» DIRECTIONS FOR THIS TASK
Locate every line in the records below that contains the word "scene", and copy each one.

» EXTRACTED MATERIAL
↓
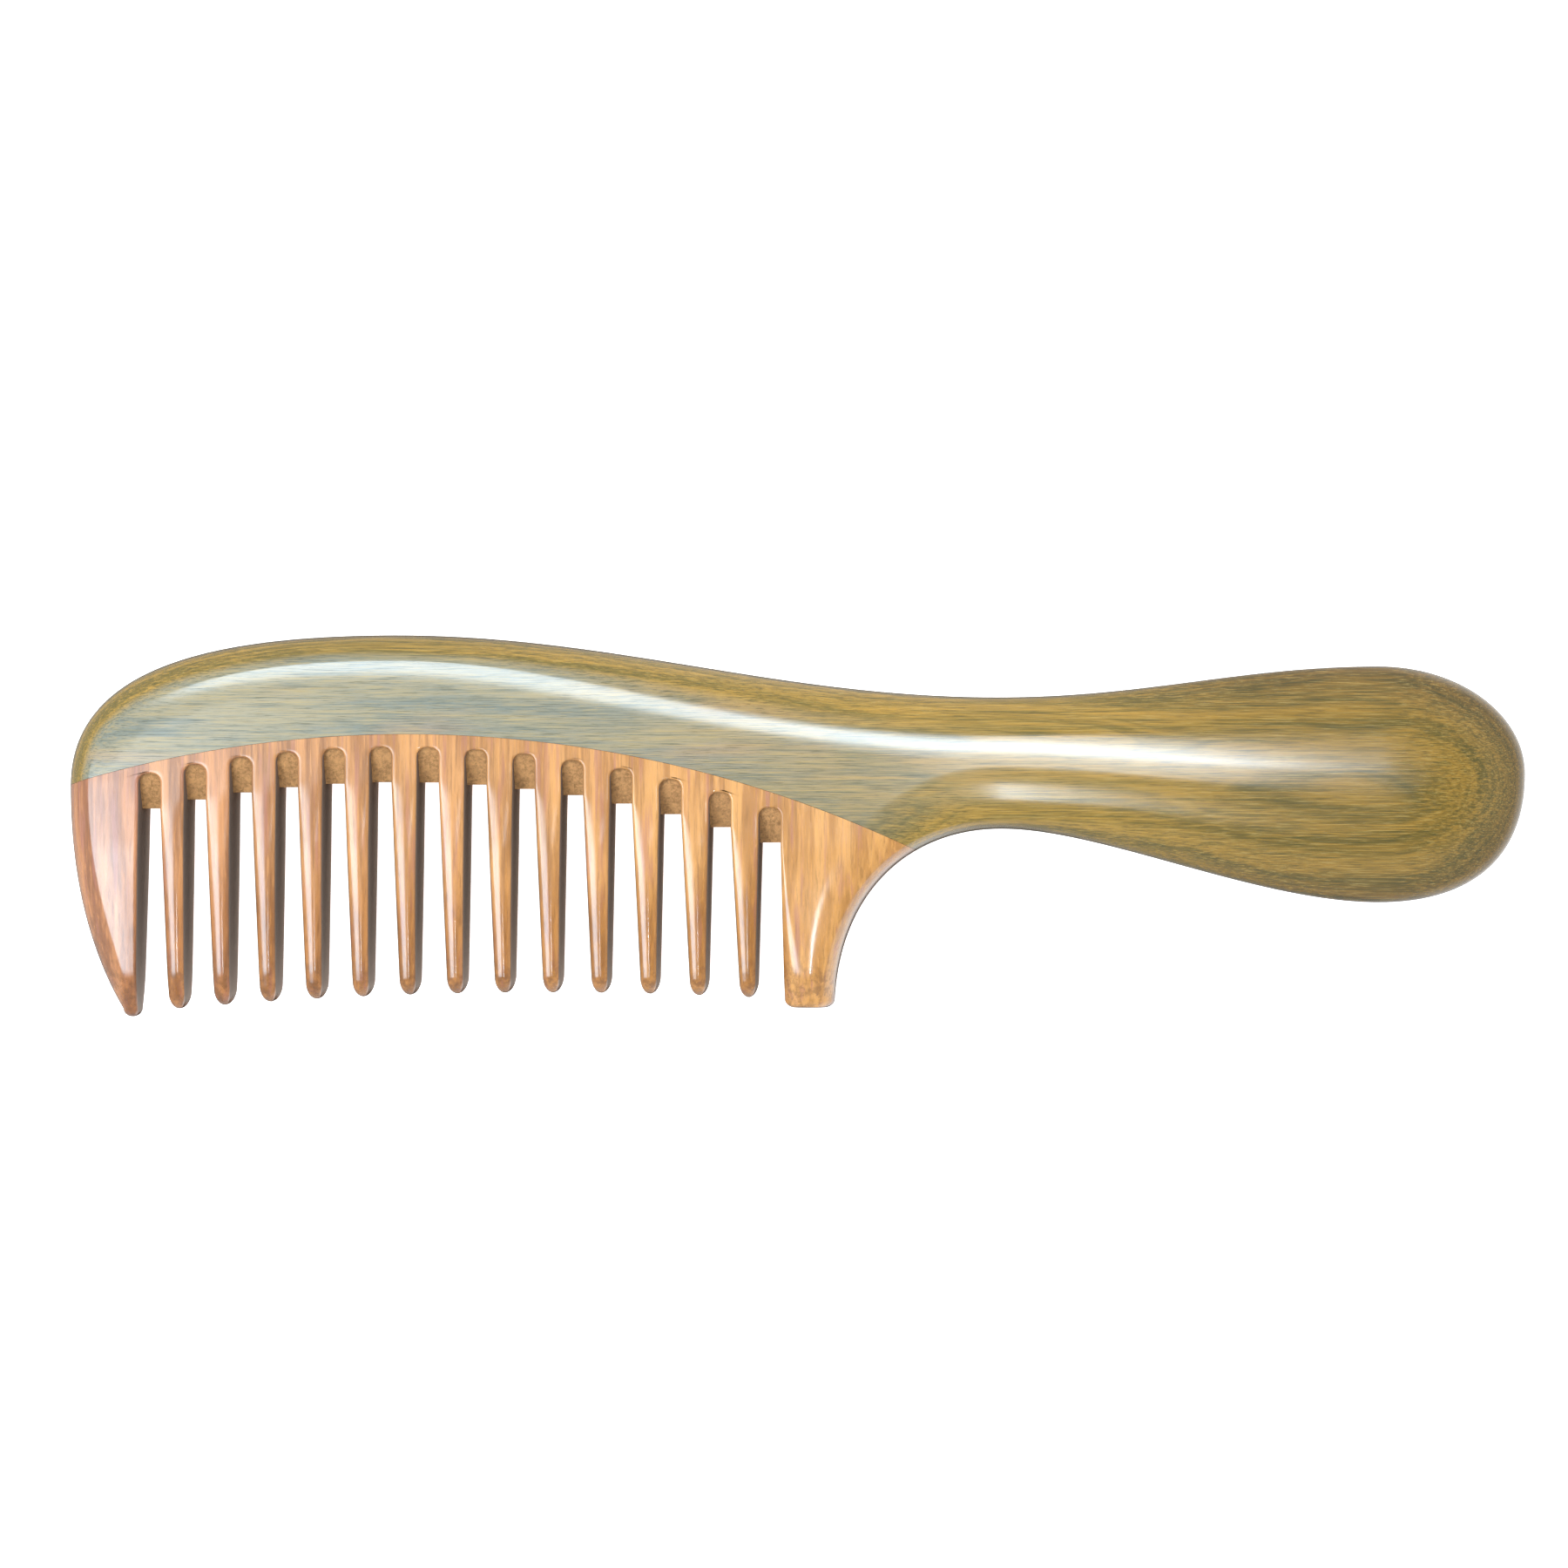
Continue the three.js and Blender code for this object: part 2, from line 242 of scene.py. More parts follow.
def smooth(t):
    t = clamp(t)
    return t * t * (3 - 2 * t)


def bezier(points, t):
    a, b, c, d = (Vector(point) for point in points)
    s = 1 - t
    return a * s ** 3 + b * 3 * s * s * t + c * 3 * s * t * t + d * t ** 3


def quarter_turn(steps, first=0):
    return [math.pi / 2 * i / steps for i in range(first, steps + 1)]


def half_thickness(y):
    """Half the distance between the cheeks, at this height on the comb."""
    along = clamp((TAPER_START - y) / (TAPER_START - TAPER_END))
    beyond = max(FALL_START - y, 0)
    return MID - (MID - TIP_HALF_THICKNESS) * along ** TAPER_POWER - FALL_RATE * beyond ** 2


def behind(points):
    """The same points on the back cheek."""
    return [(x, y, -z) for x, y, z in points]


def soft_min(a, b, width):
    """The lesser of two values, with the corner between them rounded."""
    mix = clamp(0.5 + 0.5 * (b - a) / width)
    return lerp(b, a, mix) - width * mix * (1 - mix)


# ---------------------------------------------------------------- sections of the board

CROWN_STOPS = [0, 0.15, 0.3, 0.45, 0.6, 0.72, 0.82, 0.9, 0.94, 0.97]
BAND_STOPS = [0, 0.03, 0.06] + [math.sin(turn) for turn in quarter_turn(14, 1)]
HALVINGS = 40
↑
↓
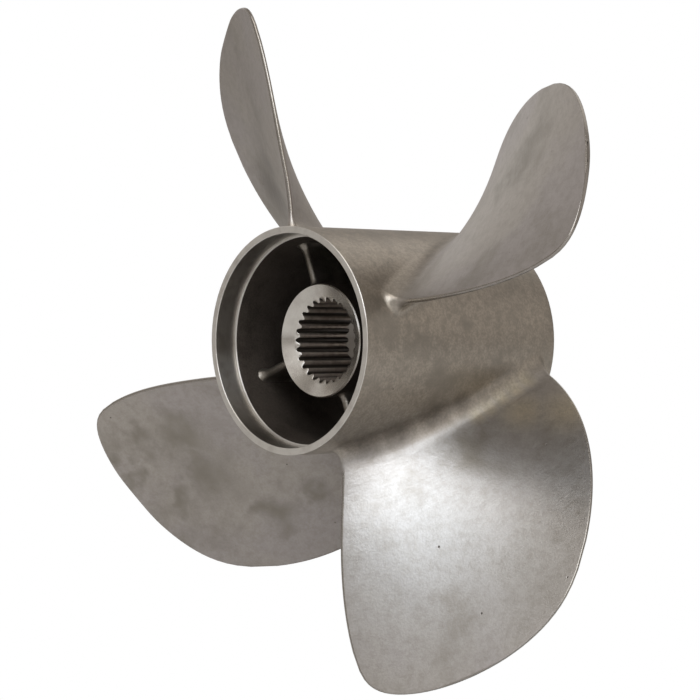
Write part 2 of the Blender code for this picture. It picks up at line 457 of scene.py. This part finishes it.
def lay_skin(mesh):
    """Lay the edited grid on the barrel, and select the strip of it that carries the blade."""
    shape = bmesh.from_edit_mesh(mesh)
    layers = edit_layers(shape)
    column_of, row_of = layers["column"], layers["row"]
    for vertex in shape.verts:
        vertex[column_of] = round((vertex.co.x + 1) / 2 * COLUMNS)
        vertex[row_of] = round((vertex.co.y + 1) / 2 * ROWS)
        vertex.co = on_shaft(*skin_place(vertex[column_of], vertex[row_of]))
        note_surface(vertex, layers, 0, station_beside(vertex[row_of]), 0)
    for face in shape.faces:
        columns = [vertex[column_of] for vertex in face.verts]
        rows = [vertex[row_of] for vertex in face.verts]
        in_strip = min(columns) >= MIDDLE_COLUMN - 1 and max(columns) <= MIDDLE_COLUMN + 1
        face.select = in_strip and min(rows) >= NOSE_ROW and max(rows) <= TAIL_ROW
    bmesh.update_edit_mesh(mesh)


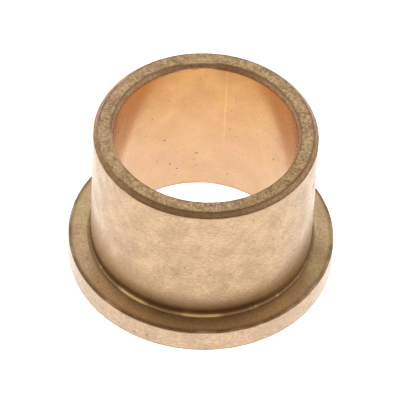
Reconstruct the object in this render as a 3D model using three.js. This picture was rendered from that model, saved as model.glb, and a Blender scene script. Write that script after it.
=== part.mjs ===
↑
↓
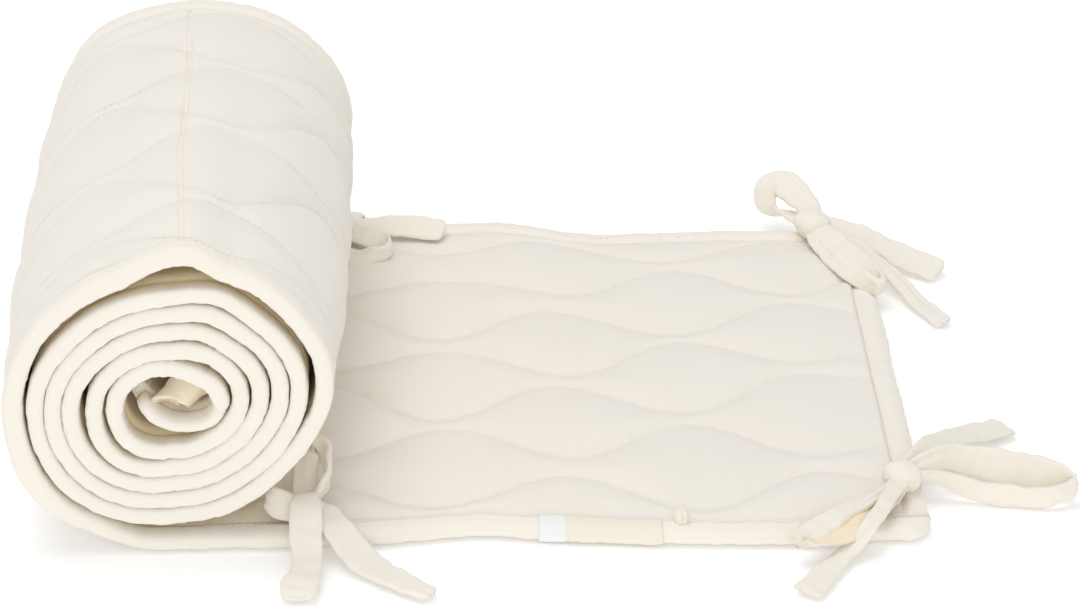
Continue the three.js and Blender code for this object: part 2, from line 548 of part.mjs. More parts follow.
↑
» FINISHED EXERCISE
Continue the three.js and Blender code for this object: part 2, from line 242 of scene.py. More parts follow.
Write part 2 of the Blender code for this picture. It picks up at line 457 of scene.py. This part finishes it.
Reconstruct the object in this render as a 3D model using three.js. This picture was rendered from that model, saved as model.glb, and a Blender scene script. Write that script after it.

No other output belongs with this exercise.